We noticed that the primary participants in the Twitter conversation of ChatGPT were professionals or the vocal ones in different industries. Ultimately, they are the ones who make sentimental statements about ChatGPT regarding their respective industries. These participants are from the marketing, education, employment, and tech industries, which are the most relevant to our research compared to other industries as they are concerned with the utilization and development of chatbots. It was interesting to note that from our dataset, the most vocal industry in the Twitter conversation was the technology industry, which had the most tweets about ChatGPT among all industries, summing up to 12,894 tweets. This highlights that the general sentiment in our dataset will be leaning toward the technology industry, prompting us to analyze them to a greater degree and derive more meaningful insights.
In our project, we performed quantitative and sentiment analysis to analyze our data. Using Tableau and R, we created data visualizations to portray our sentiment analysis on tweets surrounding the topic of ChatGPT, some examples including sentiment scores graphs, sentiment word frequency graph, compound scores, and more. To analyze specific positive, negative, and neutral sentiments, we also made use of word maps generated from Voyant Tools, which helped us analyze stronger, specific sentiments and get a general overview of different views regarding the AI technology. Such uses of different visualizations and tools pertain to our broader analytical approach to our project.

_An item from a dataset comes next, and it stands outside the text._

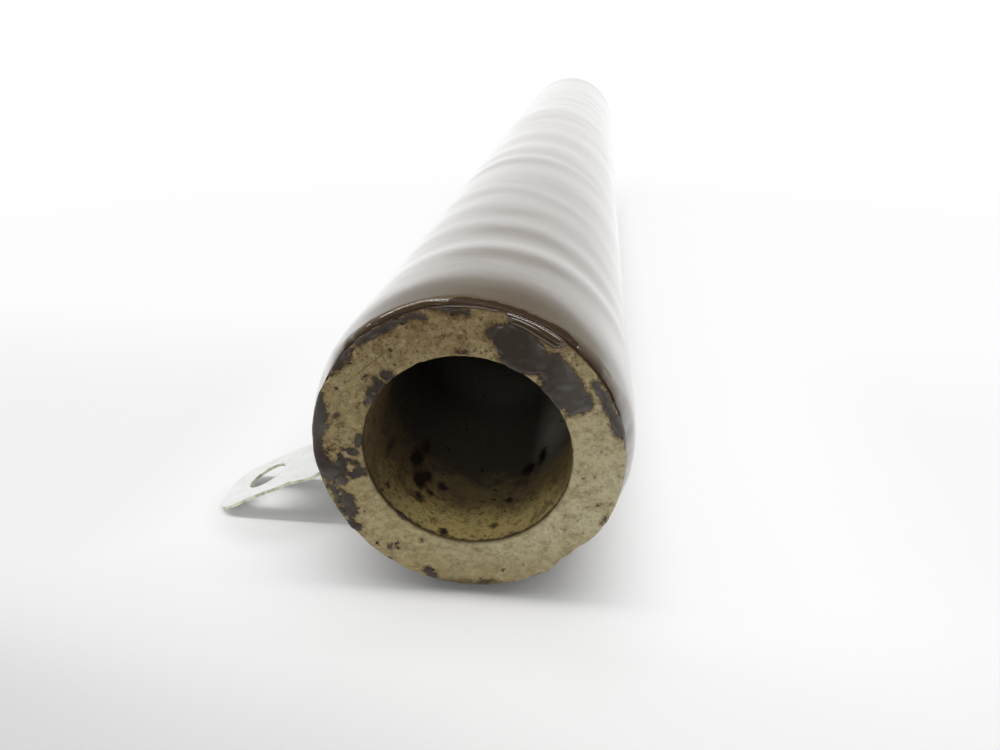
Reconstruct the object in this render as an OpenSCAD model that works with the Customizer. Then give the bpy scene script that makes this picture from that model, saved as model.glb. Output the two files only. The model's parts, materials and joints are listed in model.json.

Delving deeper into the technical specifics, we centralized our analyses on sentiment compound scores as well as word frequencies within text analysis. For instance, in the “Sentiments towards ChatGPT in Tech industry from 11/30/22 to 12/31/22” graph, we observe the frequencies of words in tweets that pertain to each of the particular sentiment words such as “joy” and “anger”. Moreover, in analyzing the general sentiments around ChatGPT, we analyze the top positive as well as the top negative tweets to demonstrate examples of tweets that are classified as positive and negative, directly looking at what people are conversing about the novel technology. In doing so, we ran Vader Scripts on each of our subsets to obtain different sentiment scores, and moved them to Tableau to visualize the numbers. We chose to mainly use the R software and Tableau because they both make working with numerous rows of data very feasible and are beginner-friendly, but also widely used by many users as reliable data analysis and visualization tools.
Data Silence
Though our dataset seems to provide numerous rows of tweets, there are some instances of data silence that make our analysis not completely perfect. First, because the dataset was filtered out to include only English tweets, we are limited in terms of the inability to analyze the global sentiments around ChatGPT. This could pose a challenge since ChatGPT is not only affecting the United States, but also other countries as the technology continues to advance in most regions. Moreover, our dataset does not contain any location data, which makes it hard for us to understand the full context of the individual tweets. Furthermore, our dataset only contains organic tweets as the dataset pre-excluded all retweets and replies. Such instances of data silence make it hard for us to conduct a perfect analysis, but with the given dataset and the subsets that we created in the processing stage, we aim to thoroughly answer our research questions and provide insightful findings.